Given exercise: Reproduce the entries shown below only from the line with "Model this object as" down to the line with "import Sketcher", keeping both end lines and copying each one exactly.

-- START Material to process --

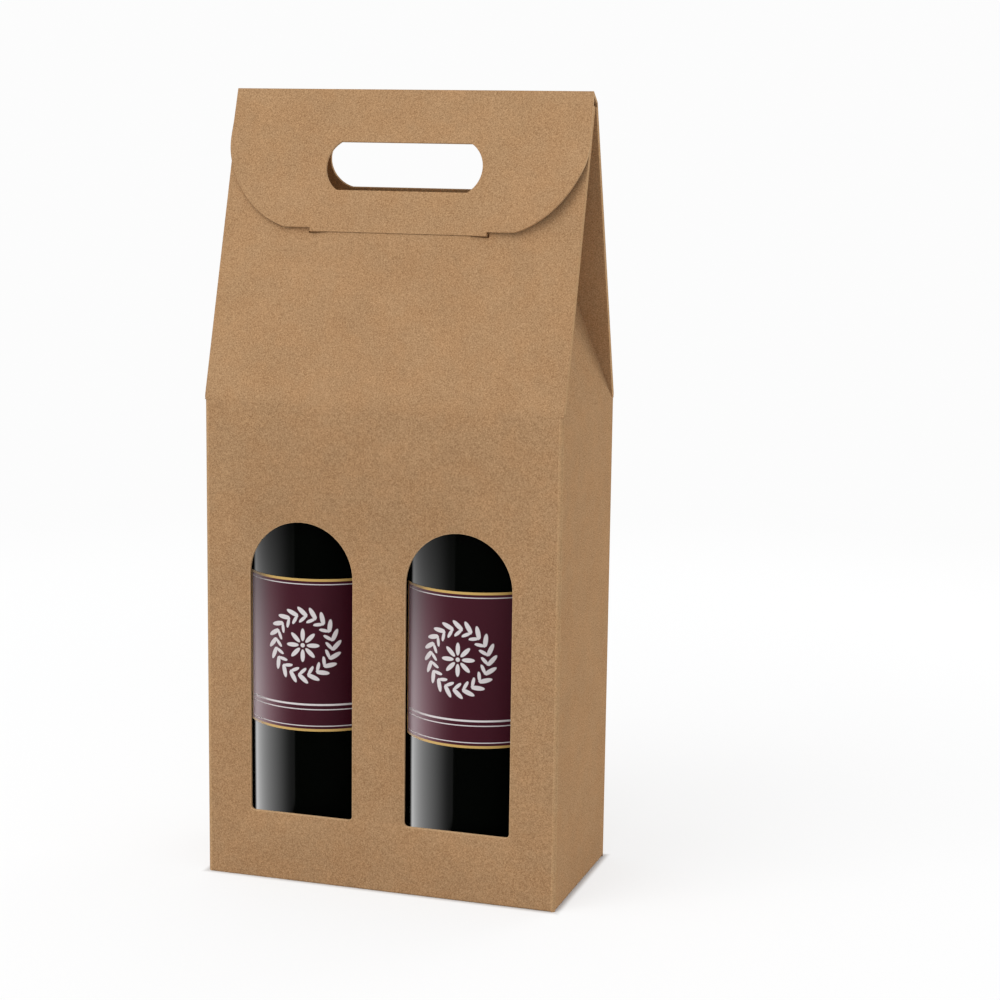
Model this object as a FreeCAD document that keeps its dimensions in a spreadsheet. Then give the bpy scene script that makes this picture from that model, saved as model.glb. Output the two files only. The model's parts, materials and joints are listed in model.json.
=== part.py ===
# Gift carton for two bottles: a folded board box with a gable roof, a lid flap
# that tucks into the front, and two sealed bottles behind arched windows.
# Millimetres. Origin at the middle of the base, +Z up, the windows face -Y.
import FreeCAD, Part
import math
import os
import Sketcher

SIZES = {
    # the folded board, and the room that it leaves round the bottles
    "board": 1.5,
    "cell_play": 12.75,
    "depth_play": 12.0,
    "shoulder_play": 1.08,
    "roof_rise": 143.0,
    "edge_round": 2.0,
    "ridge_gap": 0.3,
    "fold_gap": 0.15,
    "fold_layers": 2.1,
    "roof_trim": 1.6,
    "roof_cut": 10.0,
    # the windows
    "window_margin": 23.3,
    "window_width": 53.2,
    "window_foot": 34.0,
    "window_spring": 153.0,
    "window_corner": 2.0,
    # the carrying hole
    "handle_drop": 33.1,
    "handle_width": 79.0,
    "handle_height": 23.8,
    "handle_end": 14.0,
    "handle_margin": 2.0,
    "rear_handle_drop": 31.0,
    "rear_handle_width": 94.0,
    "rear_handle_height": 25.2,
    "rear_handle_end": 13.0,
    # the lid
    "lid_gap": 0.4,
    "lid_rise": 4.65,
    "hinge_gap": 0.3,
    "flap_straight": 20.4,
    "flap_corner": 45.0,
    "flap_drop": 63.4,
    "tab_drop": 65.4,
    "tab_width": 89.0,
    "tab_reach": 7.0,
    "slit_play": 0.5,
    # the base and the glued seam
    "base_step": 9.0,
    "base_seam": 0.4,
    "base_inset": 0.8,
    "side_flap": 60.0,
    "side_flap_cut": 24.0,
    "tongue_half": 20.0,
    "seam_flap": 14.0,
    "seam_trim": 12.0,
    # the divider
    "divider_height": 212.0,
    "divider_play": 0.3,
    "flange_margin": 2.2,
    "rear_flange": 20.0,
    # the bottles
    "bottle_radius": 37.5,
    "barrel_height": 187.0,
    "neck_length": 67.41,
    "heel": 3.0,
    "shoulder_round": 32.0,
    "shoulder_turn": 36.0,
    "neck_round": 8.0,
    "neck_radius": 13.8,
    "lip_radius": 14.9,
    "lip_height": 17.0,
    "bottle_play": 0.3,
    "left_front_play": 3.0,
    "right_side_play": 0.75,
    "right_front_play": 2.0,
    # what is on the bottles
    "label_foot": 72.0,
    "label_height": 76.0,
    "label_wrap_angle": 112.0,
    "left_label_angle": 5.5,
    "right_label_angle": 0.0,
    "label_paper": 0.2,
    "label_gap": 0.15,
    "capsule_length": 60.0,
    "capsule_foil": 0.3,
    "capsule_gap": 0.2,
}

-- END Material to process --
-- START Material to process --

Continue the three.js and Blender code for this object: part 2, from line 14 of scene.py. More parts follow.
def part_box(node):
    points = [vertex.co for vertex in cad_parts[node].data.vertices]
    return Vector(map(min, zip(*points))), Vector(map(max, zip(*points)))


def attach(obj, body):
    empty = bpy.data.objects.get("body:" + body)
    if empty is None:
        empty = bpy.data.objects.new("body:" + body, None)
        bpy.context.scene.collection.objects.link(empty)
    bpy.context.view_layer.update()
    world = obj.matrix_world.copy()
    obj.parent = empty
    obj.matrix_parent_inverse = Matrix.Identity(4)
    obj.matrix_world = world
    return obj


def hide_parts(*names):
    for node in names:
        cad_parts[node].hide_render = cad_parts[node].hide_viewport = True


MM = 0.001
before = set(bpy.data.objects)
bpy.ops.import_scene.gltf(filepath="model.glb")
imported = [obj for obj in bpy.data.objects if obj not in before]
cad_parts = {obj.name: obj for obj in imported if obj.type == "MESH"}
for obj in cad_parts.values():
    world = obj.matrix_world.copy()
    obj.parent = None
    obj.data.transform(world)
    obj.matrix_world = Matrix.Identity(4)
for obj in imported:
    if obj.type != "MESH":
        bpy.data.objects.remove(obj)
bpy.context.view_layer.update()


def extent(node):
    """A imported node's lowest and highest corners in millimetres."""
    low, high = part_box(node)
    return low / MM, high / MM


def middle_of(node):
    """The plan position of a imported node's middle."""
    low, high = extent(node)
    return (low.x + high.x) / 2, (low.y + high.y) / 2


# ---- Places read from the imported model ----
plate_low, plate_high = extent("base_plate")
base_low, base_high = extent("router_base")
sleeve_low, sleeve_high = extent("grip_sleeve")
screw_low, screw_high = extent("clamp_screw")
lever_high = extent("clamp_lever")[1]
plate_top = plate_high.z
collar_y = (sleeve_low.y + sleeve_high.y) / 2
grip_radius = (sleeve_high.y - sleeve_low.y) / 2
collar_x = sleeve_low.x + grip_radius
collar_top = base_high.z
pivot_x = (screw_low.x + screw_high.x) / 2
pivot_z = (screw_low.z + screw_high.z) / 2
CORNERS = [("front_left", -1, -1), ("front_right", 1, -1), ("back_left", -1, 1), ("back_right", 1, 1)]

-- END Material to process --
-- START Material to process --

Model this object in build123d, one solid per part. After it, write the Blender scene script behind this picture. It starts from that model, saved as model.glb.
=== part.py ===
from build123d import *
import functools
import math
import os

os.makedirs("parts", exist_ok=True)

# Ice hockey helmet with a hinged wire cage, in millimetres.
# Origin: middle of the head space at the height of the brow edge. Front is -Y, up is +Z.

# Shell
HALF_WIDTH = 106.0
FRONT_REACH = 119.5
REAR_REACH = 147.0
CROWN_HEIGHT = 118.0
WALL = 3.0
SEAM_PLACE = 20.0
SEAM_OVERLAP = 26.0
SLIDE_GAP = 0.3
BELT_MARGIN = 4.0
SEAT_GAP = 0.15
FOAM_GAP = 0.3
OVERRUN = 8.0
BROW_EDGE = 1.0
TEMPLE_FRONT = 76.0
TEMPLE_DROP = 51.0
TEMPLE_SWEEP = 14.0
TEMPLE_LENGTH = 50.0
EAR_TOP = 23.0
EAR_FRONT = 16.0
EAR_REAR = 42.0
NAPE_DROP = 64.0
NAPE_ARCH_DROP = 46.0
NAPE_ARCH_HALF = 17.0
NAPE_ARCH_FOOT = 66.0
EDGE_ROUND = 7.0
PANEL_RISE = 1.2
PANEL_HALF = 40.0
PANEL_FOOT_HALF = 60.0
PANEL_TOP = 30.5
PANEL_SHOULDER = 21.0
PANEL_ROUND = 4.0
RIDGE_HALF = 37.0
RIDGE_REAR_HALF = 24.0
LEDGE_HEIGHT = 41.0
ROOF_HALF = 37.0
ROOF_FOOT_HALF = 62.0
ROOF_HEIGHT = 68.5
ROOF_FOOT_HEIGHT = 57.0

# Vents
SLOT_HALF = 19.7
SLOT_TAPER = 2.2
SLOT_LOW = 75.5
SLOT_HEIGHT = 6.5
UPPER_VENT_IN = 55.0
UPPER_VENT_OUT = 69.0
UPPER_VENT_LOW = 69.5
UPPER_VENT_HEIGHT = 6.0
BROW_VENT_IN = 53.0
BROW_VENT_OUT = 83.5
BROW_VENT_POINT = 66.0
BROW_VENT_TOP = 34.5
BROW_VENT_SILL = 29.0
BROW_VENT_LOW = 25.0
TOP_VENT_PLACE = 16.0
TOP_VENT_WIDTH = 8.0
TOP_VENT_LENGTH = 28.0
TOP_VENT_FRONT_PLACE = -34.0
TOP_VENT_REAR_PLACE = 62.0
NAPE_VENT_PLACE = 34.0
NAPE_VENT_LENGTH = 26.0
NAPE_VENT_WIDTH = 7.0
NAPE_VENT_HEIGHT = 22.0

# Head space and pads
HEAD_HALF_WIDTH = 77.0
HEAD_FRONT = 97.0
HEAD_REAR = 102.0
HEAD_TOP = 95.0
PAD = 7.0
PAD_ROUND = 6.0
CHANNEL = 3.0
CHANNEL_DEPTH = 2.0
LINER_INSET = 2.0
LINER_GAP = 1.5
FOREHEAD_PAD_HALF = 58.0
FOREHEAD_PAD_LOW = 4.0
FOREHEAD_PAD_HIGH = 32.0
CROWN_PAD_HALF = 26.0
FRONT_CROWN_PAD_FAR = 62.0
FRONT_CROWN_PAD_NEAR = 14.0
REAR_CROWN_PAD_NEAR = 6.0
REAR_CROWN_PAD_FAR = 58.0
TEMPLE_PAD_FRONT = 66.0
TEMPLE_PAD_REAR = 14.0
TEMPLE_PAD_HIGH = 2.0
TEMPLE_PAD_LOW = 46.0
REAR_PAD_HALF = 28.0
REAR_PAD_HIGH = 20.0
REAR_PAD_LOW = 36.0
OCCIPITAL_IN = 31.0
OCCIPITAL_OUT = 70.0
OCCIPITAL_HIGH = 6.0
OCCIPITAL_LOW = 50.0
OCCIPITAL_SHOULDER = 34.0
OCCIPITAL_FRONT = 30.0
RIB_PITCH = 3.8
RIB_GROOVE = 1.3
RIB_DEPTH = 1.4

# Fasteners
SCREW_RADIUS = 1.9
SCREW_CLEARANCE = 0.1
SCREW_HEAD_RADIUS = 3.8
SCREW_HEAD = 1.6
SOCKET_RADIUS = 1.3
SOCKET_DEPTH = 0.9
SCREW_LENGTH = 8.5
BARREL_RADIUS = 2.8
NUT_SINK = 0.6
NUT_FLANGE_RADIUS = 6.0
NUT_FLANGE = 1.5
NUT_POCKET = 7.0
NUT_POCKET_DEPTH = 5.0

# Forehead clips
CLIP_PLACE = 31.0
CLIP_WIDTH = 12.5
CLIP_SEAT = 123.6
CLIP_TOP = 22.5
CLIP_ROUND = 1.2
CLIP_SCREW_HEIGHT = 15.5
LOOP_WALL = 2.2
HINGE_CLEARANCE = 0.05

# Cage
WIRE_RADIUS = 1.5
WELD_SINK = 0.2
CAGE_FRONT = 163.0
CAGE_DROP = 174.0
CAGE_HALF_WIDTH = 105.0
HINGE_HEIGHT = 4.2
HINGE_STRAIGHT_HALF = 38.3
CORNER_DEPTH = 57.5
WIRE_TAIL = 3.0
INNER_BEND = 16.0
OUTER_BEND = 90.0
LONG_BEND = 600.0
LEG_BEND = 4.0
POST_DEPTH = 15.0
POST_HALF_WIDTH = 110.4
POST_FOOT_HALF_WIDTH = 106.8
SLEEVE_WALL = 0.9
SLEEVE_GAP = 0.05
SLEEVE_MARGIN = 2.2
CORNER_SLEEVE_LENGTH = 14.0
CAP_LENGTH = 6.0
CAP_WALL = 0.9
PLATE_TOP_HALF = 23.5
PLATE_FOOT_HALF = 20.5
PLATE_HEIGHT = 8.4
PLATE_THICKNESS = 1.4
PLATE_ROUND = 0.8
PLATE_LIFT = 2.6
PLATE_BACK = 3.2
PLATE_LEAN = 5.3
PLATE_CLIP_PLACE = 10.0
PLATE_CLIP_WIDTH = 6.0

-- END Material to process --

Answer to this task:
Model this object as a FreeCAD document that keeps its dimensions in a spreadsheet. Then give the bpy scene script that makes this picture from that model, saved as model.glb. Output the two files only. The model's parts, materials and joints are listed in model.json.
=== part.py ===
# Gift carton for two bottles: a folded board box with a gable roof, a lid flap
# that tucks into the front, and two sealed bottles behind arched windows.
# Millimetres. Origin at the middle of the base, +Z up, the windows face -Y.
import FreeCAD, Part
import math
import os
import Sketcher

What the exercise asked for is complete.